▸ GIVEN MATERIAL

"""

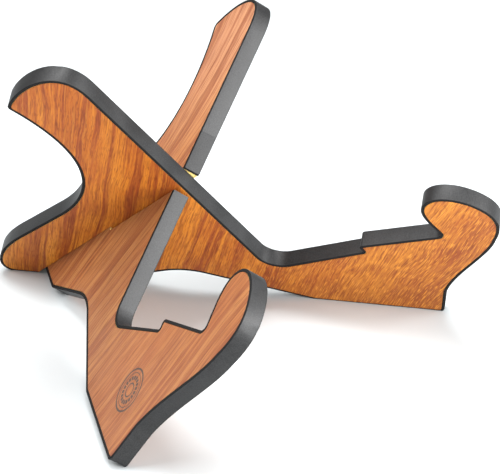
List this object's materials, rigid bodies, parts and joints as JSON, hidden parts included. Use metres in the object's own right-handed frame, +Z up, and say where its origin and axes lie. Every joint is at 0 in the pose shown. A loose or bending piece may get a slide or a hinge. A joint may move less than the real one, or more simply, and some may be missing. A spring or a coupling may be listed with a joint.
{
  "type": "slot-together instrument stand",
  "caption": "Knock-down wooden instrument stand: two flat shaped boards that slot together in an X, with stepped ledges, front hooks and leaning arms that cradle a guitar-like body.",
  "frame": {"origin": "on the floor under the middle of the stand's footprint", "axes": "+Z up, -Y the front, where the instrument sits, and +X to the right seen along +Y; the two boards mirror each other about X = 0"},
  "size_m": [0.3172, 0.3492, 0.2143],
  "materials": {
    "core_wood": "raw pale wood, cut and unfinished",
    "top_veneer": "satin lacquered wood-grain face, amber with red-brown streaks",
    "base_veneer": "satin lacquered wood-grain face, salmon brown with straight fine grain",
    "edge_trim": "dark grey satin edge trim with eased arrises"
  },
  "bodies": {
    "base_board": {"base_board_core": "core_wood", "base_board_left_veneer": "base_veneer", "base_board_right_veneer": "base_veneer", "base_board_back_trim": "edge_trim", "base_board_heel_trim": "edge_trim", "base_board_sole_trim": "edge_trim", "base_board_hook_trim": "edge_trim", "base_board_upper_ledge_trim": "edge_trim", "base_board_arm_trim": "edge_trim", "base_board_closing_trim": "edge_trim", "base_board_shin_trim": "edge_trim"},
    "top_board": {"top_board_core": "core_wood", "top_board_left_veneer": "top_veneer", "top_board_right_veneer": "top_veneer", "top_board_back_trim": "edge_trim", "top_board_heel_trim": "edge_trim", "top_board_sole_trim": "edge_trim", "top_board_hook_trim": "edge_trim", "top_board_upper_ledge_trim": "edge_trim", "top_board_front_trim": "edge_trim"}
  },
  "joints": [
    {"name": "top_board_lift", "type": "slide", "parent": "base_board", "child": "top_board", "axis": [0, -0.7907, 0.6122], "range_m": [0, 0.12]}
  ]
}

"""

▸ GIVEN PROBLEM
Report the number of lines that include the string "materials"; return nothing but the count.

▸ TASK OUTPUT
2